* start Provided data *

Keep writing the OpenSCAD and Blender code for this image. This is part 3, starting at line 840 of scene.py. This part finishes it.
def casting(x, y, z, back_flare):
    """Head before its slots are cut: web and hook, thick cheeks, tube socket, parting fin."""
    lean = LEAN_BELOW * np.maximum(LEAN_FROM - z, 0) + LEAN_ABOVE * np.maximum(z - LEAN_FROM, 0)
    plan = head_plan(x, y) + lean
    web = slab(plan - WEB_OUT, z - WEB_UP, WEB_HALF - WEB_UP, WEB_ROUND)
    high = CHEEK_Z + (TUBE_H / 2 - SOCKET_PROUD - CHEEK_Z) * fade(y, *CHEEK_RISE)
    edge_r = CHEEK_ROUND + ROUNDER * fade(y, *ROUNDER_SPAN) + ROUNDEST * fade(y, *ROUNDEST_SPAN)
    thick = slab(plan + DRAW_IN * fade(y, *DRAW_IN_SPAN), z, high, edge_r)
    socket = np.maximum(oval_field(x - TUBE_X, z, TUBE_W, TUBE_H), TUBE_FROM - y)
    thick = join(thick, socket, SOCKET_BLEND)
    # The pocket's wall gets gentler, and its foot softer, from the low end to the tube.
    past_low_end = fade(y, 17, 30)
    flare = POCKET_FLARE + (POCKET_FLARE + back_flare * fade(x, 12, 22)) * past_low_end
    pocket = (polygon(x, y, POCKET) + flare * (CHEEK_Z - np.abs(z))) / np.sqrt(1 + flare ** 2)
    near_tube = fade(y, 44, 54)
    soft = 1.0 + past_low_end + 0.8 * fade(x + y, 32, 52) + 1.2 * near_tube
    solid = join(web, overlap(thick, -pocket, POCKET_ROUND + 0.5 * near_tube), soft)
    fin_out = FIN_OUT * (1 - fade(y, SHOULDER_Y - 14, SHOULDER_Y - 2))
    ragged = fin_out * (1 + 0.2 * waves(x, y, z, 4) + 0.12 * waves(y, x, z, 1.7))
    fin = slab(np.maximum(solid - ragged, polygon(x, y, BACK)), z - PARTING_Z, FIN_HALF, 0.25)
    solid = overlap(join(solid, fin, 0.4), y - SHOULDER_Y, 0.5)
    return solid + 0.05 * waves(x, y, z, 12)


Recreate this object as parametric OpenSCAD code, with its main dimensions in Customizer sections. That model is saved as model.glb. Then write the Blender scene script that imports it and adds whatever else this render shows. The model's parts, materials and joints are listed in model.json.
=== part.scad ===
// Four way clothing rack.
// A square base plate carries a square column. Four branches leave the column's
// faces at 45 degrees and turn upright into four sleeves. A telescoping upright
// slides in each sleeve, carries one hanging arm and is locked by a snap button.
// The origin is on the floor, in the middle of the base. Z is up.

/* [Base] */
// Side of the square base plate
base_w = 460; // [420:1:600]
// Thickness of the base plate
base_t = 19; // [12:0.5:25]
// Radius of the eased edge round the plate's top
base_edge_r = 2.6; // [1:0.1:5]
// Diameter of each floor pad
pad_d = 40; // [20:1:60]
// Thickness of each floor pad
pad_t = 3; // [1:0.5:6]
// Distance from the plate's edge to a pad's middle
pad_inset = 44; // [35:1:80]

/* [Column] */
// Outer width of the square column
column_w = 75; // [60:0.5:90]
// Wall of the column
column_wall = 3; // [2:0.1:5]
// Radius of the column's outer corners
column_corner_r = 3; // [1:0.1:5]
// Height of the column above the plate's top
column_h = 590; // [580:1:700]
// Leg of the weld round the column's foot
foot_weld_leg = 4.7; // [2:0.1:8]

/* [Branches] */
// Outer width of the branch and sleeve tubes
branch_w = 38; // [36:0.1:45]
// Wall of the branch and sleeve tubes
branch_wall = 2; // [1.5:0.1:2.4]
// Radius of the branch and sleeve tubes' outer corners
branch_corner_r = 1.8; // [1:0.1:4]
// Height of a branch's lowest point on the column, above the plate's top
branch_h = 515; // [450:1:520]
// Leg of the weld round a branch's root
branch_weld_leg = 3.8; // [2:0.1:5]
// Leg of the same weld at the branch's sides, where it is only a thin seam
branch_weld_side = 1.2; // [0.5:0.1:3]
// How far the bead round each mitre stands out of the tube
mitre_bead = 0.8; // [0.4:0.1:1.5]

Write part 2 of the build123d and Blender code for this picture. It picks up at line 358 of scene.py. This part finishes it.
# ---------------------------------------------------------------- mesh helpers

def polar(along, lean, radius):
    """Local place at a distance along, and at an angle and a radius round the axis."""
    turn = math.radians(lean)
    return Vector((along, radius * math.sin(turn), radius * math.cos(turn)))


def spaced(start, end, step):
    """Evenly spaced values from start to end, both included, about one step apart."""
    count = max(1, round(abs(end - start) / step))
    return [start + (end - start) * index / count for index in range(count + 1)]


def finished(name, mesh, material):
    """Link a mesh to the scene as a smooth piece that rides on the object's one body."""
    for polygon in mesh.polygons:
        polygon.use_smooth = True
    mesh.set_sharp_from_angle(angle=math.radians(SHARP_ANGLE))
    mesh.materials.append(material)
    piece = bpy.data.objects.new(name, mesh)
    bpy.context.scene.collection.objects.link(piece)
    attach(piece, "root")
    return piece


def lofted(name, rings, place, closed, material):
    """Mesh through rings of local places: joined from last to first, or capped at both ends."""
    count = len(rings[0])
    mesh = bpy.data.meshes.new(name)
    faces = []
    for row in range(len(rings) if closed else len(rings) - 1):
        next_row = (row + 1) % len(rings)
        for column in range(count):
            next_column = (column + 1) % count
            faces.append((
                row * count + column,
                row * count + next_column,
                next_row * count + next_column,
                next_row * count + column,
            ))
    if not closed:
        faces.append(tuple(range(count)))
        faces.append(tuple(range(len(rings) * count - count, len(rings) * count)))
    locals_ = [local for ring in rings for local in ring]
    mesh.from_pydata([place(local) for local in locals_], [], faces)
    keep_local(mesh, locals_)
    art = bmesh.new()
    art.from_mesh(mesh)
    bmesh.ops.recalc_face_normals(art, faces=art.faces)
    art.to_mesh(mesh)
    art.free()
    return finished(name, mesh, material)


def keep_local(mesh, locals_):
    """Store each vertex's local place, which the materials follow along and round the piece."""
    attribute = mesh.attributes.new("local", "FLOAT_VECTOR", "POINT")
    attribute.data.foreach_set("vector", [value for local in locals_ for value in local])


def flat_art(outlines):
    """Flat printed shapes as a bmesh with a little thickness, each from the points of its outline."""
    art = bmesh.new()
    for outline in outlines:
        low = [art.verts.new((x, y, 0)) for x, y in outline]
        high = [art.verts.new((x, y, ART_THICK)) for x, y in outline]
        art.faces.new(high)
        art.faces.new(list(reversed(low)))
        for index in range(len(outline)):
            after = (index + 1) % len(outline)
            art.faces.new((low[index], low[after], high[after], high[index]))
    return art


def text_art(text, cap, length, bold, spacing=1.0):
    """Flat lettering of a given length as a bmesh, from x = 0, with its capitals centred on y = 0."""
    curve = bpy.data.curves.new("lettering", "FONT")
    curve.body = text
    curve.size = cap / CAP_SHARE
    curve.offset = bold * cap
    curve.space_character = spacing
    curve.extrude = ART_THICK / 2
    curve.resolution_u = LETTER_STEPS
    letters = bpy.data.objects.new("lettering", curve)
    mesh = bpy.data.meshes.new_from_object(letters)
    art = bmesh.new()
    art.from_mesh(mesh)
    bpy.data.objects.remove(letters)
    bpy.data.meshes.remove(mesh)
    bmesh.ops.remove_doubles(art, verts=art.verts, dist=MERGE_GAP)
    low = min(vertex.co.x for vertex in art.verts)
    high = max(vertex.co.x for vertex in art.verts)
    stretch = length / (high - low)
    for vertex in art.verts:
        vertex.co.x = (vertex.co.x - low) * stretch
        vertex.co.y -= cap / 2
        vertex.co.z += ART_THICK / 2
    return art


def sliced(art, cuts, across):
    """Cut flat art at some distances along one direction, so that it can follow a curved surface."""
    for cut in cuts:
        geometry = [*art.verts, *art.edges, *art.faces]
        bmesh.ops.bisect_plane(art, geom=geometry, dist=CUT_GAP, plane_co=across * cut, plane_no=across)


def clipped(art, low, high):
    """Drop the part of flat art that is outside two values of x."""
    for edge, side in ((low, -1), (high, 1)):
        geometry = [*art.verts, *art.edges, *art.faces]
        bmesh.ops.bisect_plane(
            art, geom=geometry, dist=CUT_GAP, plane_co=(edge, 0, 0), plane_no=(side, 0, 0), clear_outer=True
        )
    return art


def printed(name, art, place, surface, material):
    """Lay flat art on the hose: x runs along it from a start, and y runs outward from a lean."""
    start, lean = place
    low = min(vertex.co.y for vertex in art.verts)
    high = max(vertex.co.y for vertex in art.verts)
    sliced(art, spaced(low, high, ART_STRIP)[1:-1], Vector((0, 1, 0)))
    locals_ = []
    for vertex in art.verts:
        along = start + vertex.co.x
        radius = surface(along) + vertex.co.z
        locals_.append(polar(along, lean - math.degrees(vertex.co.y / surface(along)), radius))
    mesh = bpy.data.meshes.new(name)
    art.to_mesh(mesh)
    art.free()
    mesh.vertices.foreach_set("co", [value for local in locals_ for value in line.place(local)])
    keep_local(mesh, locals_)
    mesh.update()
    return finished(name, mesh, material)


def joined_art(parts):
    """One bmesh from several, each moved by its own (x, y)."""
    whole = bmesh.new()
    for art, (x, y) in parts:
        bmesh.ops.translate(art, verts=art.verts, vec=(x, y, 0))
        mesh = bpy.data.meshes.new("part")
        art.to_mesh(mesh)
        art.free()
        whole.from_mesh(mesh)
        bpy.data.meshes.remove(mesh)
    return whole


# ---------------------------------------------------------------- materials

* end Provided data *

■ **Goal**: Of the entries listed above, reproduce only the lines starting at the line containing "Write part 2" and ending at the line containing "return [start +". Include both, exactly as they stand.

■ **Solution**:
Write part 2 of the build123d and Blender code for this picture. It picks up at line 358 of scene.py. This part finishes it.
# ---------------------------------------------------------------- mesh helpers

def polar(along, lean, radius):
    """Local place at a distance along, and at an angle and a radius round the axis."""
    turn = math.radians(lean)
    return Vector((along, radius * math.sin(turn), radius * math.cos(turn)))


def spaced(start, end, step):
    """Evenly spaced values from start to end, both included, about one step apart."""
    count = max(1, round(abs(end - start) / step))
    return [start + (end - start) * index / count for index in range(count + 1)]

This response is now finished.